Stated task:
Without altering anything, output the material below.
** Begin **
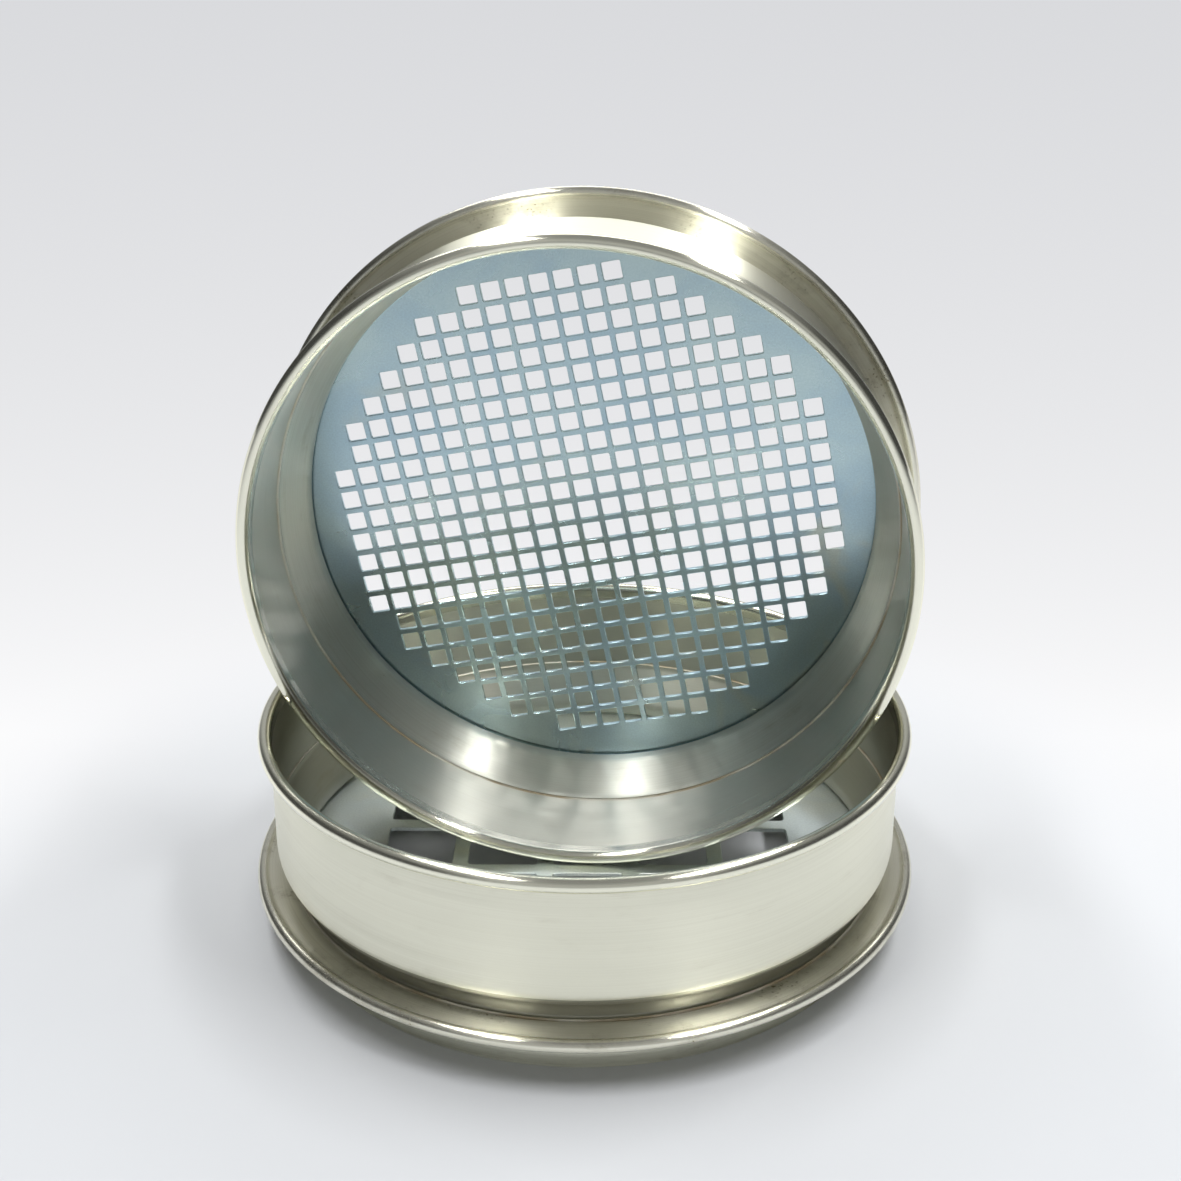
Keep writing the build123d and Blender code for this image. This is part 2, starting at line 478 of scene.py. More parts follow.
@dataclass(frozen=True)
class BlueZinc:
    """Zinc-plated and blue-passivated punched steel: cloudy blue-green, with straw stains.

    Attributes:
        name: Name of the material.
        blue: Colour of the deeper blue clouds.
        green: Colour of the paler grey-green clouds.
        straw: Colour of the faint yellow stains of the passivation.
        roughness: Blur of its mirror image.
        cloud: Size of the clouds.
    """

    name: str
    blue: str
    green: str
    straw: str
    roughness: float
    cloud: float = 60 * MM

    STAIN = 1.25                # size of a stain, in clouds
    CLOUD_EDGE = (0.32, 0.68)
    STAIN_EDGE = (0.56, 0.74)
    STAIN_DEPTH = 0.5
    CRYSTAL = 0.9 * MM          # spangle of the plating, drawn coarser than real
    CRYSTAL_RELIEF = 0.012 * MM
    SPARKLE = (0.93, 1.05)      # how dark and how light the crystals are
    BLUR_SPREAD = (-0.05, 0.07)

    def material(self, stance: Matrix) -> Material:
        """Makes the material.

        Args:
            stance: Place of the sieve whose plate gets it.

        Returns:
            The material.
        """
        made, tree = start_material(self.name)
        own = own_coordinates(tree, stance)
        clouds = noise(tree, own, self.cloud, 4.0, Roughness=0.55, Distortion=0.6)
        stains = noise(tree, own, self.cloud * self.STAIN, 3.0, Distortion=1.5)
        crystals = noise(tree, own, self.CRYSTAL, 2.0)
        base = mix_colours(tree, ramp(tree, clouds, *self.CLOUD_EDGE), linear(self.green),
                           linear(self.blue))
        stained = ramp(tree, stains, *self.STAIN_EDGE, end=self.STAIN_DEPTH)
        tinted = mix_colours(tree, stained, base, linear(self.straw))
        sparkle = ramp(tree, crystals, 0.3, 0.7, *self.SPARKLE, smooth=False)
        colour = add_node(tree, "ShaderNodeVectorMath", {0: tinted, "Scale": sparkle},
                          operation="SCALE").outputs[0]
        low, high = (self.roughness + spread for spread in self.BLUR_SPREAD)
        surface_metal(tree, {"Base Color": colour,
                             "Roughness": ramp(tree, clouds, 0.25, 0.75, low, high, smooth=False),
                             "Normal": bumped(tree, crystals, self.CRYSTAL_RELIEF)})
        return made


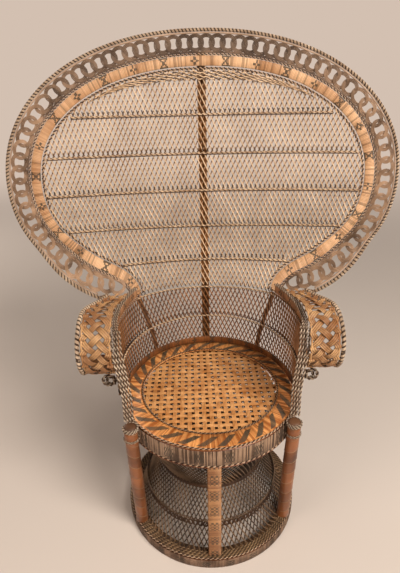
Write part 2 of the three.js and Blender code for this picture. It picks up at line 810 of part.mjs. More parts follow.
** End **
Worked answer:
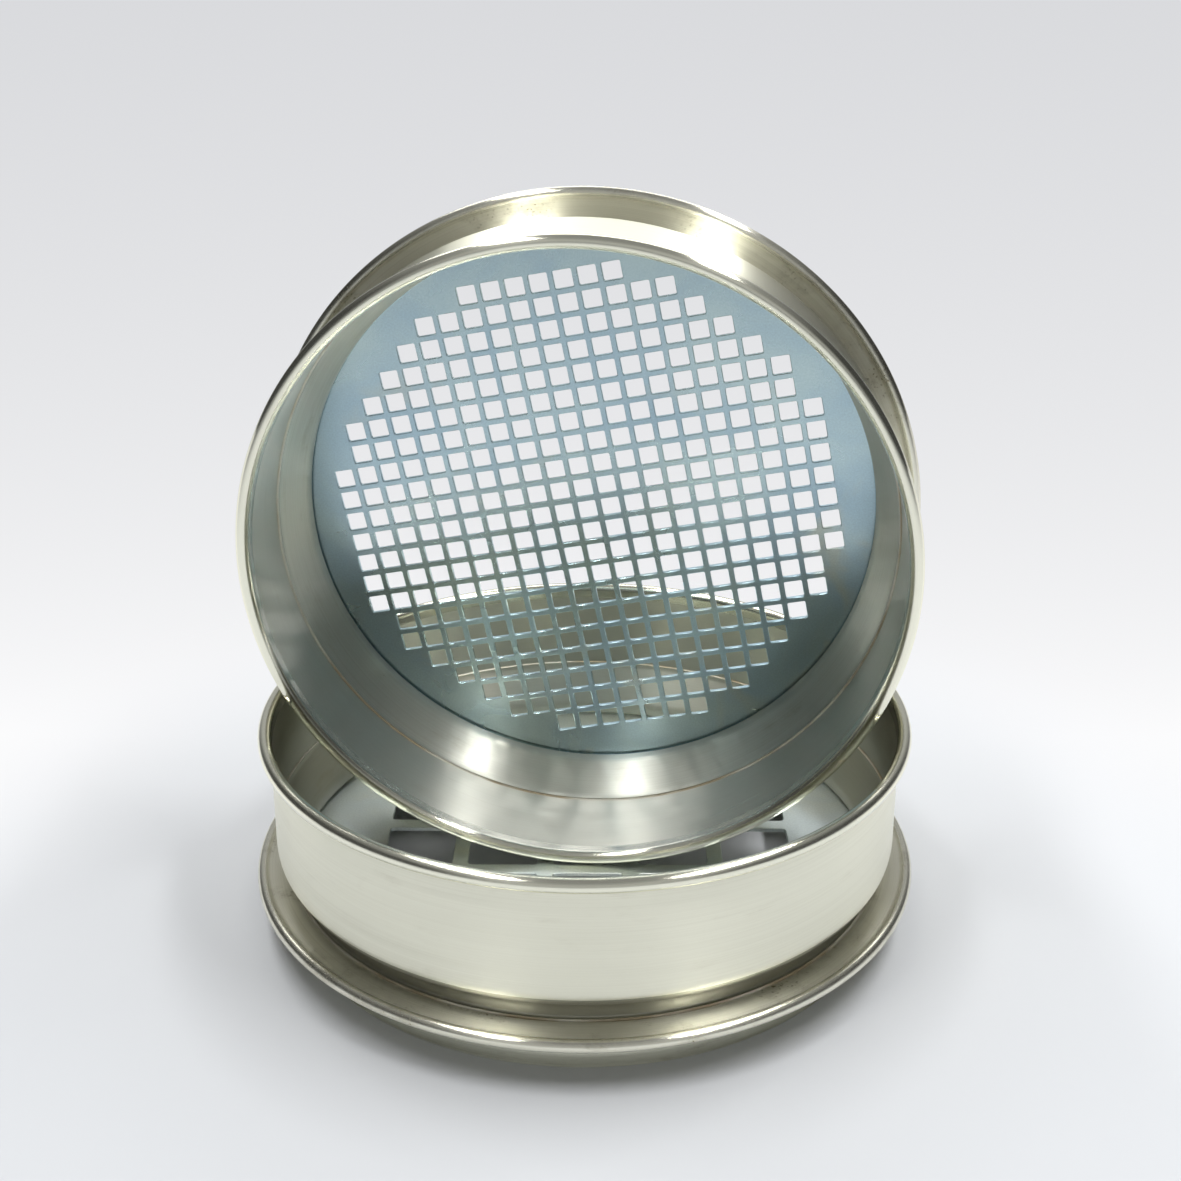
Keep writing the build123d and Blender code for this image. This is part 2, starting at line 478 of scene.py. More parts follow.
@dataclass(frozen=True)
class BlueZinc:
    """Zinc-plated and blue-passivated punched steel: cloudy blue-green, with straw stains.

    Attributes:
        name: Name of the material.
        blue: Colour of the deeper blue clouds.
        green: Colour of the paler grey-green clouds.
        straw: Colour of the faint yellow stains of the passivation.
        roughness: Blur of its mirror image.
        cloud: Size of the clouds.
    """

    name: str
    blue: str
    green: str
    straw: str
    roughness: float
    cloud: float = 60 * MM

    STAIN = 1.25                # size of a stain, in clouds
    CLOUD_EDGE = (0.32, 0.68)
    STAIN_EDGE = (0.56, 0.74)
    STAIN_DEPTH = 0.5
    CRYSTAL = 0.9 * MM          # spangle of the plating, drawn coarser than real
    CRYSTAL_RELIEF = 0.012 * MM
    SPARKLE = (0.93, 1.05)      # how dark and how light the crystals are
    BLUR_SPREAD = (-0.05, 0.07)

    def material(self, stance: Matrix) -> Material:
        """Makes the material.

        Args:
            stance: Place of the sieve whose plate gets it.

        Returns:
            The material.
        """
        made, tree = start_material(self.name)
        own = own_coordinates(tree, stance)
        clouds = noise(tree, own, self.cloud, 4.0, Roughness=0.55, Distortion=0.6)
        stains = noise(tree, own, self.cloud * self.STAIN, 3.0, Distortion=1.5)
        crystals = noise(tree, own, self.CRYSTAL, 2.0)
        base = mix_colours(tree, ramp(tree, clouds, *self.CLOUD_EDGE), linear(self.green),
                           linear(self.blue))
        stained = ramp(tree, stains, *self.STAIN_EDGE, end=self.STAIN_DEPTH)
        tinted = mix_colours(tree, stained, base, linear(self.straw))
        sparkle = ramp(tree, crystals, 0.3, 0.7, *self.SPARKLE, smooth=False)
        colour = add_node(tree, "ShaderNodeVectorMath", {0: tinted, "Scale": sparkle},
                          operation="SCALE").outputs[0]
        low, high = (self.roughness + spread for spread in self.BLUR_SPREAD)
        surface_metal(tree, {"Base Color": colour,
                             "Roughness": ramp(tree, clouds, 0.25, 0.75, low, high, smooth=False),
                             "Normal": bumped(tree, crystals, self.CRYSTAL_RELIEF)})
        return made


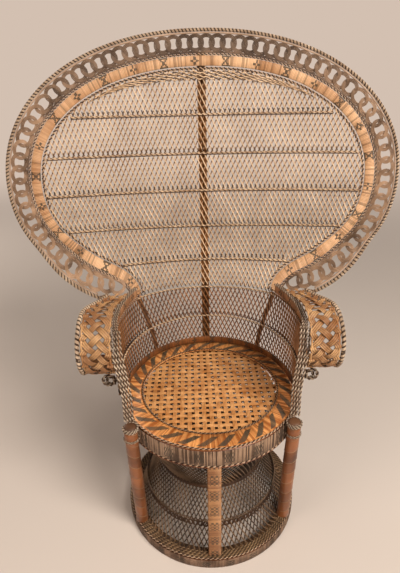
Write part 2 of the three.js and Blender code for this picture. It picks up at line 810 of part.mjs. More parts follow.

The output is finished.